Soccer mom Erin DuBose, picking up her three sons — Percy, 4; Curtis, 9; and Calvin, 10 — from camp recently agreed with Rutayisire. She said she found the club a few years ago while searching online for winter activities for her eldest son.
“I played soccer and could see how good the training was,” DuBose said, who played collegiate soccer at Boston University. “I’ve seen other clubs, and this has the best training.
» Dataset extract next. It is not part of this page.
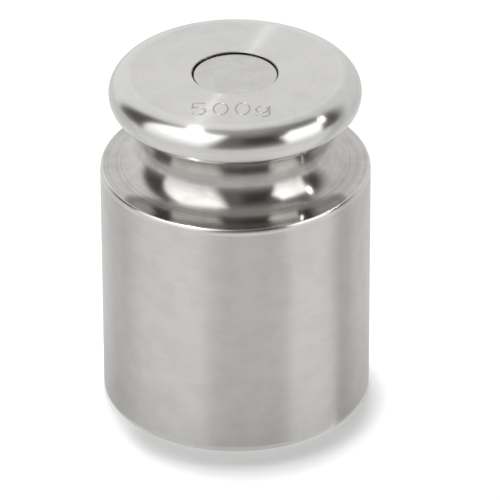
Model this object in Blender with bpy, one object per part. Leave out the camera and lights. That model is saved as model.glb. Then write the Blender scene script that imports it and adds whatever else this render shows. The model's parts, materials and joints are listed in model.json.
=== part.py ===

I think it makes kids into very complete players.”
Six players join pros
While the odds of a player playing professionally are very low, the club has had six make it to the pros, including twin brothers Frederick and Martin Krug, who represented Panama at the U-17 World Cup in 2023 and who now play for Levante UD's first team, preparing for La Liga, which is Spain’s top professional league.
While iProSkills training is intense, it also is cheaper than many other clubs. The soccer camp fee is $200, compared to more than double that at many other clubs in Chicago. Serban has been known to waive the fee for families who cannot afford it.
“We try to do our best,” said coach Mihai Vinatoru, 44, a former professional player from Romania who has coached at iProSkills for five years.
“We try to make them great human beings," Vinatoru said. "Are they all going to be soccer players? We don’t know, but we want them to be great husbands, good neighbors, great classmates. We want to implement beliefs that they’ll have for the rest of their lives. You may not make it as a soccer player, but you’ll be a good person."
Serban said that many of the coaches and some player families are first-generation Americans and have become like family to one another, which helps create a bond on and off the field that will last longer than win-loss records.
"All the coaches here, we don’t have families in America," Serban said. "So we’ve kind of become a family. We do birthdays together, Christmas together. This is our family."